Lord Coe has not lost his job as IAAF president but he has lost his lustre. He was British sport's shiniest, happiest person for so long after winning the right to host the Olympics for London and masterminding a triumphant Games in 2012 but he has stumbled from one horrible misstep to another since he took over as the head of athletics.
His year got worse the longer it went on. His most trusted aide stepped down last week after the publication of a damning email about the Russian drugs scandal. Athletics is fighting for its life and, sadly, Coe has already started to look like part of the problem, not the solution.
The fall of FIFA president Sepp Blatter and UEFA boss Michel Platini, banished from football for eight years for their murky financial dealings, was met with rejoicing although there was some sadness that Platini, once such an elegant and bewitching player, had lost his way so spectacularly he will now be remembered as one of the villains of the game instead of one of its heroes.
There was no equivocation about the fall of Blatter, whose malign and venal presence had crouched over football for so long. For two decades, the game was in thrall to this ridiculous little Caesar and the corrupt brown envelope culture he employed to keep a grip on power by misusing the immense riches that football brought his organisation, an organisation that became a byword for the ugly side of the beautiful game.
Blatter had turned football governance into a Kafkaesque nightmare. He was the bad dream we could never quite wake up from, masterminding a series of obscene decisions that may yet sound the death knell for international football as it struggles to maintain its relevance against the incursions of the club game.
The most obscene of all these was FIFA's decision, backed by Platini, to award the 2022 summer World Cup to a desert nation, Qatar, a move so horrifically misguided that the foul stench of bribery and corruption emanating from it made everyone who loved football feel sick. When Swiss police descended upon the Baur au Lac Hotel in Zurich in May and arrested some of FIFA's crooks, the dominos began to fall. FIFA were so institutionally corrupt they still re-elected Blatter as their president a couple of days later but this time not even he could survive. Platini's disgracing soon followed. Football breathed a long sigh of relief.
But if there was no equivocation about the fall of Blatter, there was a great sense of regret and sadness about one of the year's other central stories, the abject failure of the England team at the Rugby World Cup and the resultant resignation of their coach, Stuart Lancaster.

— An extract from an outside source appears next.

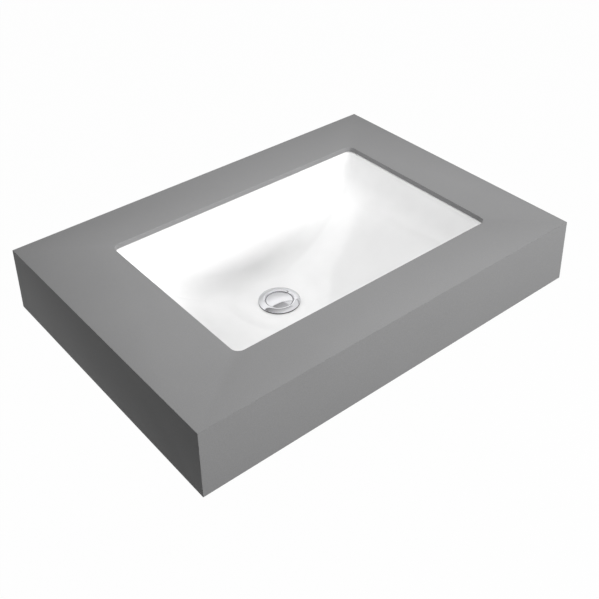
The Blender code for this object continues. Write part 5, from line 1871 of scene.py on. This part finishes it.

The tournament was supposed to have been a wonderful showcase for English rugby and Lancaster's dream was to field not just a winning side but a team of men worthy of the adulation they would receive if they lifted the Webb Ellis Trophy in October. I spoke to him at England's base a couple of weeks before the tournament began and Lancaster mentioned that his teenage son had become disillusioned with football after reading about the misdeeds of a prominent player who was one of his heroes.
He didn't want that for rugby. He made great play of creating a side who would reconnect with the English public, a team who would work off the pitch to deserve their profile. When players fell foul of his disciplinary code, however important they were to the team, they were sent into exile.
It was a brave plan. It was admirable in many ways. But some of the wiser analysts began to fret about the amount of talent that was being denied to England and about the lack of responsibility being accorded to the players in what they said was a schoolmasterly regime.
There was also disquiet among rugby union's traditionalists about the faith Lancaster was placing in rugby league convert Sam Burgess and, after an opening victory against Fiji, the wheels were wrenched off England's chariot with a shattering defeat by Wales at Twickenham.
Lancaster reeled. He did not seem to know his best team. The pressure was intense and the coach seemed to freeze in the spotlight's glare. When England were crushed by Australia a week after the Wales defeat, England became the first sole host nation to exit the Rugby World Cup at the pool stages.
Lancaster was excoriated for his failings. The criticism was unsparing but most of it was fair. Some of us hoped he would be given the chance to see his young team mature into a side who may be a force at the 2019 World Cup in Japan but that was fanciful. Several tortured weeks after the tournament finished, won by Dan Carter and the mighty All Blacks, Lancaster was out.
What does that kind of failure do to a man, to get to the top of your profession, to lead your country into a home World Cup and then to see the ground fall away from beneath your feet? My guess is Lancaster deals with it better than Blatter copes with his fall.
Lancaster always had a life outside the England rugby team whereas FIFA was Blatter's fiefdom. The picture of the fallen president arriving at a Press conference last week with a plaster on his face was a neat symbol of a wounded man. I don't know if he ever loved football but, like all petty despots, he loved power and his power corrupted him.
Sport has witnessed many great victories this year but Blatter's influence had become so destructive that his downfall felt like the greatest of triumph of them all.
From Blatter and Platini, to Lancaster and Mourinho, it was 12 months when reality bit for the great and not so good.